I missed a turn (more like took the wrong branch of a ‘Y’) within the first ten minutes, and found myself guiding our rig toward Yakima instead of Hood River. Perfectly good road, but in the mountains, with no way to turn around. Having lived this story before and therefore knowing how long it can take to find a place to reverse course, we opted to cut our losses, pull over into a turnout, disconnect the Toad, make a semi-hazardous multi-point turn in Davista to reverse direction, re-connect the Toad, and move on. Pain in the butt, but ultimately only about 20 minutes lost.
I should’ve paid attention. Maybe there was a reason I felt compelled to veer off toward Yakima. Hmm….
The road got narrower and more sparsely traveled the further south we pushed, and we lost cellular signal (and consequently Google Maps signal) pretty quickly. This made things somewhat alarming when we reached a completely unmarked fork in the road we weren’t expecting. Both roads looked equally plausible (and remote), and I uncomfortably stopped our beast in the middle of the road just before the ‘Y’ to evaluate.
Fortunately we had purchased a US Atlas way back at the beginning, specifically for this type of situation. UNfortunately, it didn’t show the fork.
Uh-oh. Come to think of it, it didn’t really show the road we had been on either. I mean, it sort of did, along with lots of very, very minor roads in this area, but nothing that looked like anything approaching a main thoroughfare. After several uncomfortable minutes sitting and thinking, a Jeep fortuitously ambled down the road in the other direction, its inhabitants regarding us quizzically as they passed. I waved my hands out the window as I watched them continue, and was relieved to see their brake lights and white back-up lights illuminate. We asked which way to Hood River and they told us which fork to take, but something in their tone and the way they paused and looked at each other when I asked didn’t give me a warm fuzzy. I thanked them, we pressed on, and I imagined the conversation they were having right about now.
Within a couple miles we were treated to the disturbing sight of a “one lane road ahead” sign. You’ve got to be kidding.
It wasn’t kidding.
Further we pressed, past another unmarked fork, which, without much choice, I navigated via a mental coin flip. And then the pavement ended. Yes, dirt road. Single lane dirt road. Could this possibly be right? At this point we were so deep in (and really couldn’t turn around anyway) that I reasoned we had no choice but to see this through. At least we were in a motorhome with water, food, a generator, etc. It could be worse.

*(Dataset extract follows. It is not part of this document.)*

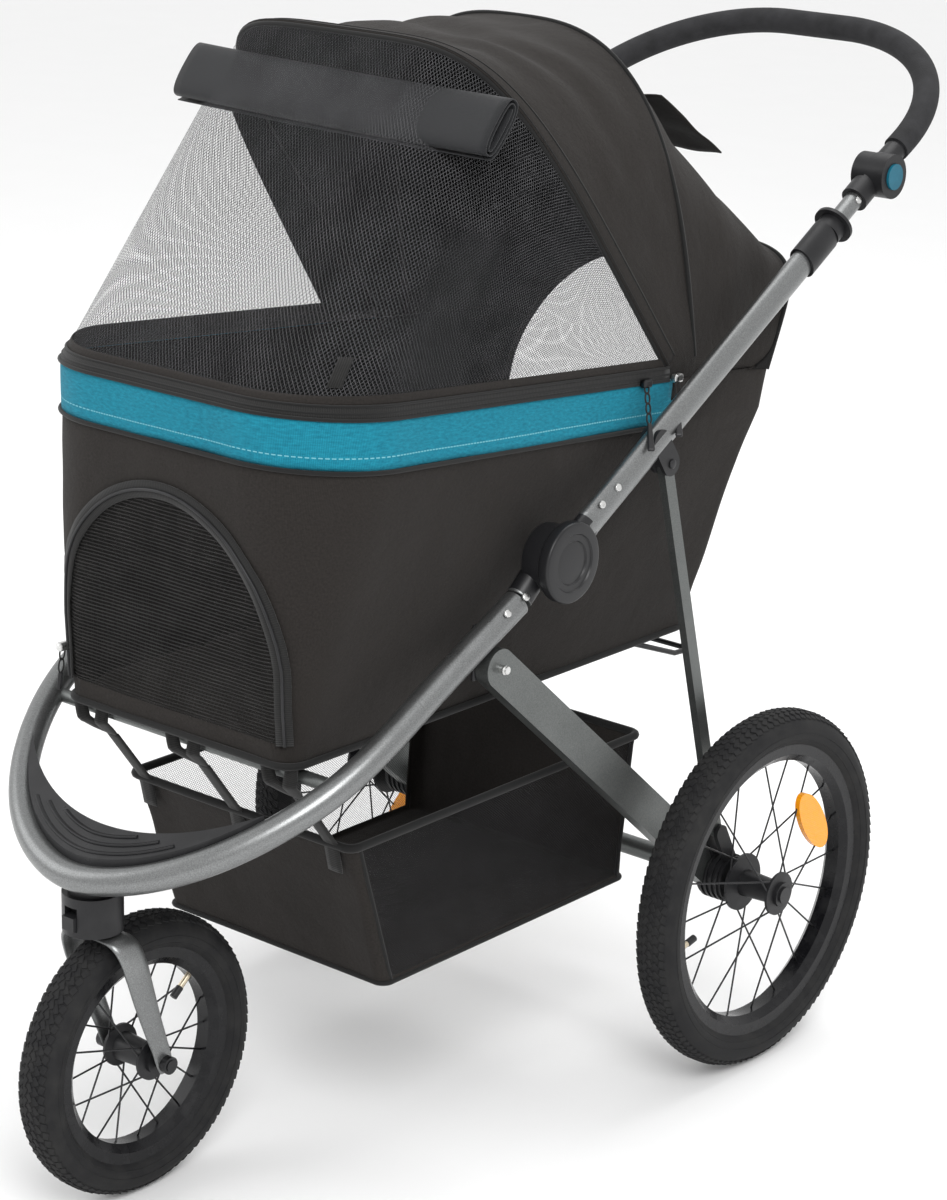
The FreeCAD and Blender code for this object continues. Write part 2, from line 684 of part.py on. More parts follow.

It was – another fork. Resigned, I chose again. Tacco offered up that at least this dirt road wasn’t washboarded like the one in Montana that rattled the fillings out of our teeth. “No! Why did you say that – we’re hosed now.” I discovered I was correct as I began to see, more to the point feel, the washboard bumps in the road.
Soon we were on a one-lane, unmarked, washboarded, dirt road in the mountains, unable to go more than about 5 mph, with peekaboo views of an active volcano to our left. And a flashing check engine light. And Sasquatch – wasn’t this Bigfoot country?
Other than the incessant pounding and rattling, it got very quiet in Davista as we gutted onward, and in between frantic gaming out of how to handle the possibility of getting stuck or breaking down here in the middle of nowhere, so close to our destination, and avoiding the bigger holes in the road without pitching us over the edge, I considered how morbidly perfect it was to make it all this way before having our Big Crisis.
Well, mercifully, after about an hour or two we hit some pavement. Then more dirt, then pavement again, and thank the Lord, a road sign. We were going the right way!
At long last we cruised into White Salmon, WA, and across the narrow bridge over the Columbia to Hood River. Relief. And a well-deserved beer at the pFriem brewery in town after showers for everyone and a general calming of the nerves. It turns out complacency serves you no better on day seven-hundred-something than it does on day one or two or twenty. I fell asleep that night somewhat fitfully due to a combination of the parade of trains honking their way down the riverside tracks right behind our campsite and the understanding of the bullet we’d dodged today. One leg to go now, though, the ultimate.